Kubernetes abstracts infrastructure beautifully — but that abstraction can hide waste. Teams often over-provision resources because the cost of an outage feels higher than the cost of idle compute. The result: clusters running at 15-25% utilization while cloud bills climb monthly.
Understanding Where Money Goes
Before optimizing, you need visibility. Most Kubernetes cost comes from three sources:
Compute — Worker nodes are typically 60-70% of the bill. Over-provisioned CPU and memory requests mean you are paying for capacity that sits idle.
Storage — Persistent volumes, especially high-IOPS SSD classes, add up quickly. Orphaned PVCs from deleted workloads keep billing silently.
Networking — Cross-AZ traffic, NAT gateway charges, and load balancer fees are often overlooked but can represent 10-15% of total spend.
Right-Sizing Workloads
The most impactful optimization is aligning resource requests with actual usage. Most teams set requests based on guesswork during initial deployment and never revisit them.
Use the Vertical Pod Autoscaler (VPA) in recommendation mode to analyze actual CPU and memory consumption over 7-14 days. Compare recommendations against current requests — the gap is your waste.
A common pattern: a service requests 1 CPU and 2Gi memory but consistently uses 200m CPU and 400Mi memory. That is 80% waste on a single workload. Multiply across 50-100 services and the savings are substantial.
Autoscaling Strategies
Horizontal Pod Autoscaler (HPA) — Scale pod replicas based on CPU, memory, or custom metrics. Set target utilization to 70-80% to balance responsiveness with efficiency. Use custom metrics (requests per second, queue depth) for more accurate scaling.
Cluster Autoscaler — Automatically adds or removes nodes based on pending pods. Configure scale-down delays to avoid thrashing. Use mixed instance pools to balance cost and availability.
KEDA (Event-Driven) — For workloads with variable traffic patterns, KEDA scales to zero during idle periods and ramps up based on queue length or event count.
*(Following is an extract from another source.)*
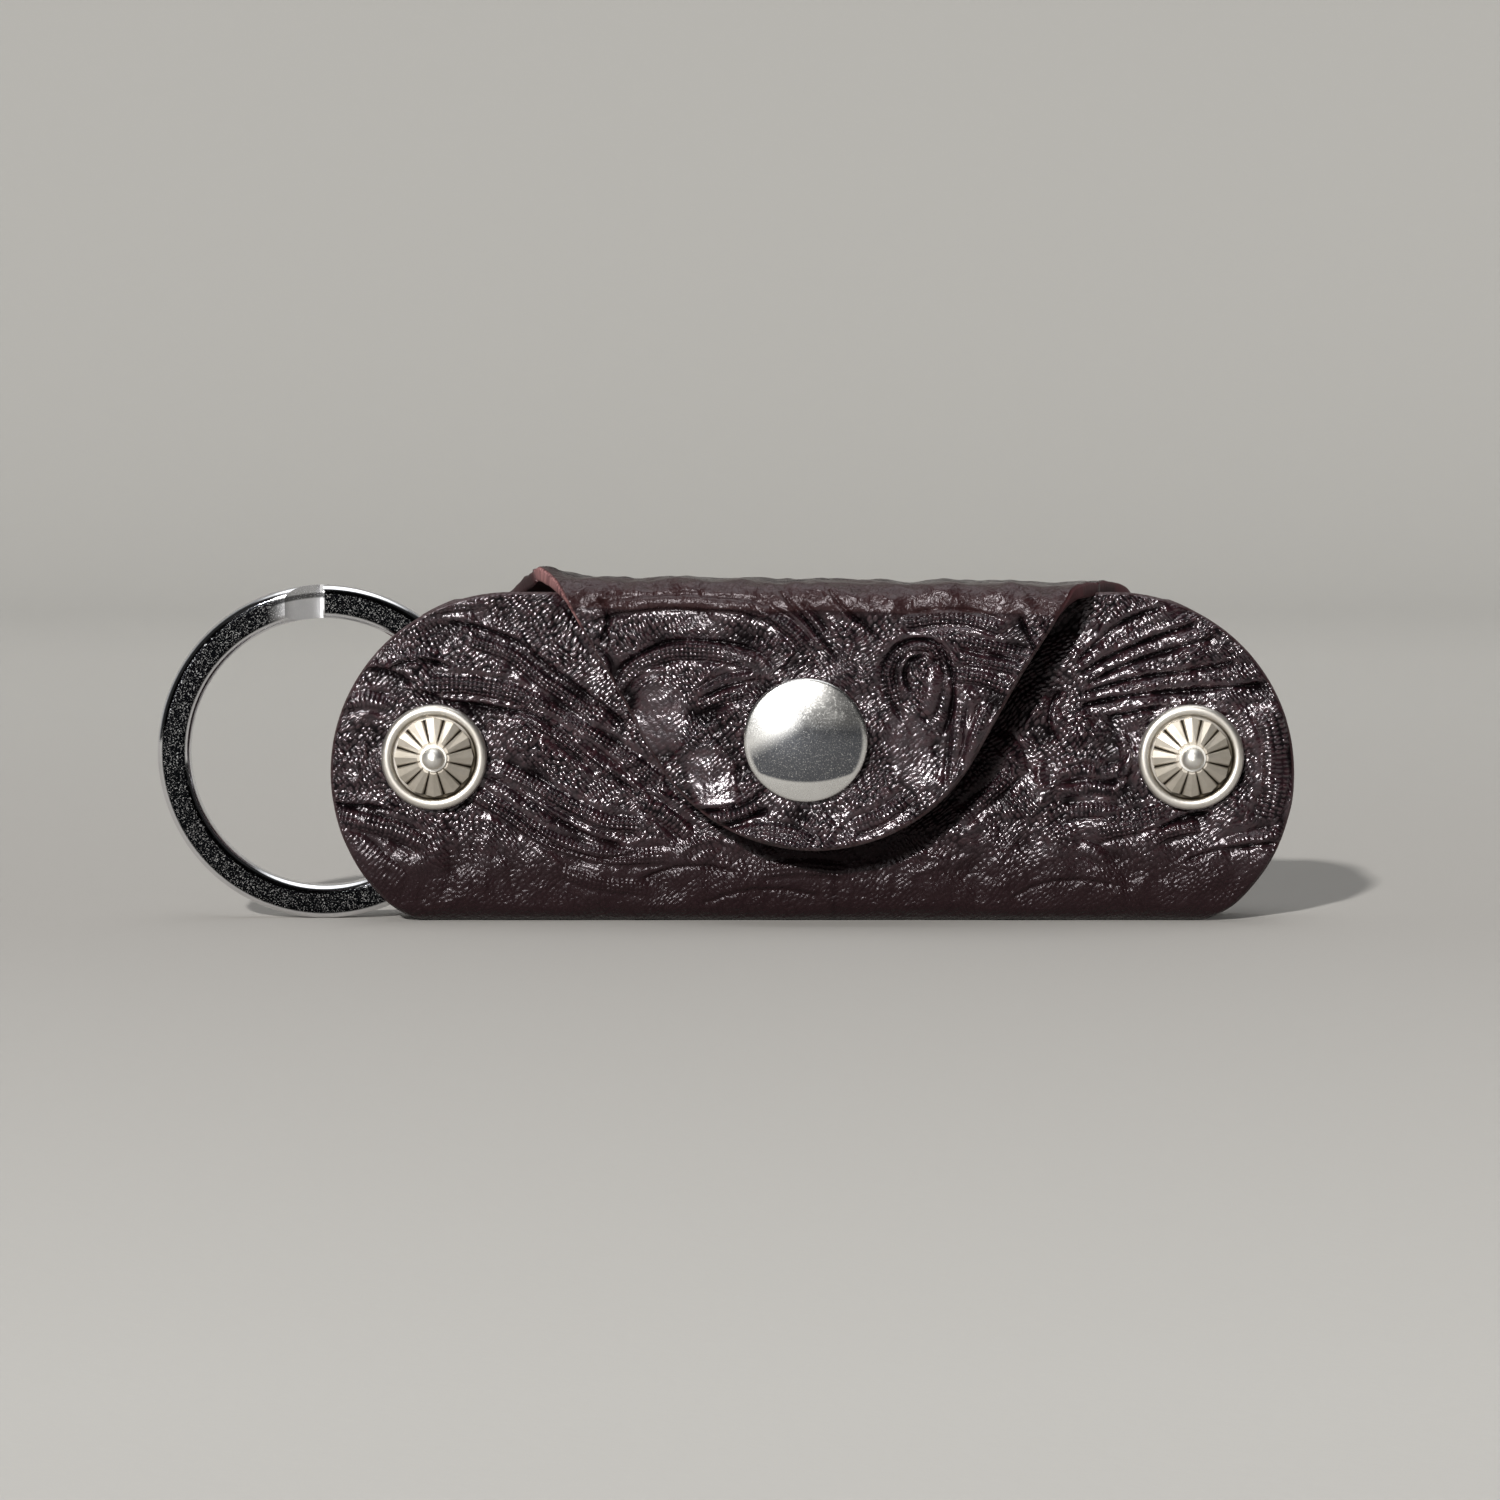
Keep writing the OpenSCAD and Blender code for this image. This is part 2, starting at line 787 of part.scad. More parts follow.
case_body();
flap_bridge();
flap_tongue();
snap_cap();
snap_cap_rivet();
snap_socket();
snap_spring();
snap_stud();
snap_stud_rivet();
concho_cup(-1);  // left_concho_cup
concho_sunburst(-1);  // left_concho_sunburst
concho_ball(-1);  // left_concho_ball
concho_screw(-1);  // left_concho_screw
barrel_nut(-1);  // left_barrel_nut
spacer_sleeve(-1);  // left_spacer_sleeve
concho_cup(1);  // right_concho_cup
concho_sunburst(1);  // right_concho_sunburst
concho_ball(1);  // right_concho_ball
concho_screw(1);  // right_concho_screw
barrel_nut(1);  // right_barrel_nut
spacer_sleeve(1);  // right_spacer_sleeve
key_ring();
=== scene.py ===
import math
from functools import partial, reduce

import bpy
import numpy as np
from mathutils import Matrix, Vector
from mathutils.geometry import delaunay_2d_cdt


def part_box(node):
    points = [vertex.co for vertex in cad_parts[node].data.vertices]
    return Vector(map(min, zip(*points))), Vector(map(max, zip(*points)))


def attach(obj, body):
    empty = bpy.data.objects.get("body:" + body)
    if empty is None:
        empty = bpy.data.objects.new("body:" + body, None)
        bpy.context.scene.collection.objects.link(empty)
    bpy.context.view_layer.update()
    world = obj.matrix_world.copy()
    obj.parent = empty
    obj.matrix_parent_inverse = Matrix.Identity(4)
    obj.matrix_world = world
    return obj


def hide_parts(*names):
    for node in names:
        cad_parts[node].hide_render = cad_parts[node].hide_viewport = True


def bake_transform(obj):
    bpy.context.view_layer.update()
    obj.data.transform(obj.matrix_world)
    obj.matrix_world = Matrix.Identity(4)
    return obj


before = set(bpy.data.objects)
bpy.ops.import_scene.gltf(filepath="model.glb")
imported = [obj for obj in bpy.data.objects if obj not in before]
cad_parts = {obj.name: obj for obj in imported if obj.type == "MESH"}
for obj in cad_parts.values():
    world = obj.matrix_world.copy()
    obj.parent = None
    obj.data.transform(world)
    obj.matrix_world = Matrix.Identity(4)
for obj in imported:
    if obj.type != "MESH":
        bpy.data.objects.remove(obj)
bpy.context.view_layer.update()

# Lengths here are in millimetres, heights above the floor are z, and MM turns them into metres.
MM = 0.001


def box_mm(node):
    """Lowest and highest corner of a node of the frame, in millimetres."""
    return [np.array(corner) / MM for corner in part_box(node)]


def middle_mm(node):
    """Middle of a node's box, in millimetres."""
    low, high = box_mm(node)
    return (low + high) / 2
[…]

Spot and Preemptible Instances
Spot instances offer 60-90% discounts but can be reclaimed with short notice. They work well for:
- Stateless web services with multiple replicas
- Batch processing and data pipelines
- CI/CD build agents
- Development and staging environments
Use node affinity and tolerations to schedule spot-tolerant workloads on cheaper nodes while keeping stateful services on on-demand capacity.
Storage Optimization
- Audit persistent volumes monthly — delete orphaned PVCs
- Use appropriate storage classes: not everything needs high-IOPS SSD
- Implement lifecycle policies for logs and temporary data
- Consider object storage (S3/GCS) instead of block storage for large datasets
FinOps Practices
Technology alone does not control costs — you need organizational practices:
- 1Tagging and allocation — Label every namespace and workload with team, environment, and cost center
- 2Showback reports — Monthly reports showing each team their infrastructure spend
- 3Budget alerts — Automated notifications when spend exceeds thresholds
- 4Regular reviews — Quarterly optimization sprints focused on the top 10 cost drivers
Quick Wins Checklist
- Enable VPA in recommendation mode across all namespaces
- Reduce over-provisioned resource requests by 30%+
- Move dev/staging to spot instances
- Delete orphaned PVCs and unused load balancers
- Set up cost monitoring with Kubecost or OpenCost
- Configure HPA on stateless services
- Implement node auto-scaling with appropriate cool-down periods
Conclusion
Kubernetes cost optimization is not a one-time project — it is an ongoing practice. Start with visibility (you cannot optimize what you cannot measure), right-size the obvious waste, then build organizational habits that prevent cost drift. Teams that adopt FinOps practices consistently achieve 30-50% cost reduction within the first quarter.